Preheat oven to 350 degrees. Makes 18 muffins.
Mix together the following:
- 1 cup GF flour (I used Bob's 1:1)
- 1 cup Pamela's GF pancake mix
- 1/4 cup brown rice flour
- 1/4 cup almond flour
- 1/2 teaspoon baking powder
- 2 T hemp seeds
- pinch of salt
- pinch of cinnamon
I gave these a quick whirl in the vitamix:
- 3-4 ripe bananas* (see note below)
- 2 T maple syrup
- 1/4 cup plain, greek yogurt
- 2 T ground flax seeds
- 3 T almond butter
- 2 eggs
Mix wet and dry ingredients together until just combined, toss your Mom Guilt in the bowl at the last minute, and scoop into oiled muffin tins (about 2/3 full). Bake for 13-15 minutes, until they pass the toothpick test.
The result? A soft, dense muffin that's not too sweet, and exceptionally delicious just out of the oven with a touch of butter. They each ate three, and I took two to work for my mid-morning snack. They kept well for the next day, too. In fact, I just finished one - all this muffin talk made me hungry!

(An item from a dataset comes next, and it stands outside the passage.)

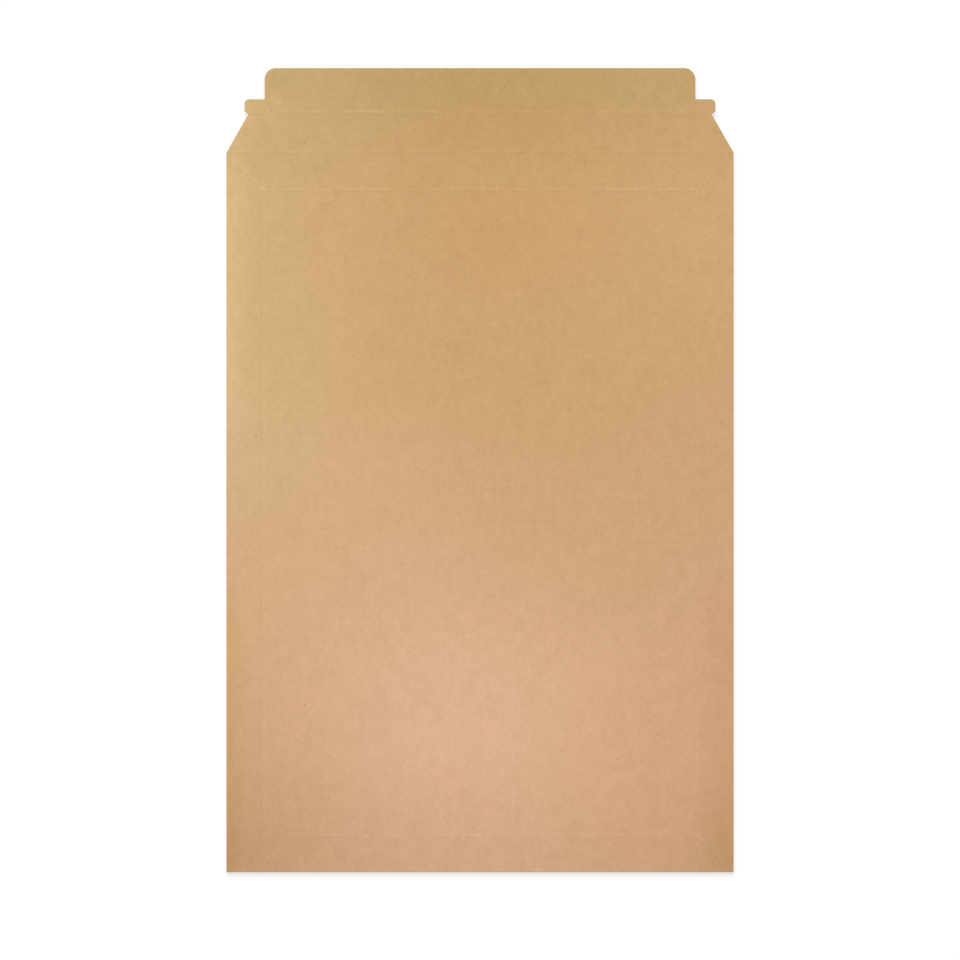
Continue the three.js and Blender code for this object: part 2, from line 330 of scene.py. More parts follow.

*A quick note about the bananas I used in this recipe. I always have frozen bananas in the freezer. I slice them and lay them flat in a gallon-size ziplock bag (which I wash and reuse, of course). I'm guessing that about 3-4 bananas fit in a bag that way, so for this recipe I just pulled out one bag, put it in the fridge overnight, and used it for the muffins the next morning.
So, while I'm definitely not saying that you should ever have Mom Guilt, or that you have to make muffins to alleviate it if you do, it did make me happy to surprise my small people with this small effort. And, as you can see from this sweet face, it made them happy, too!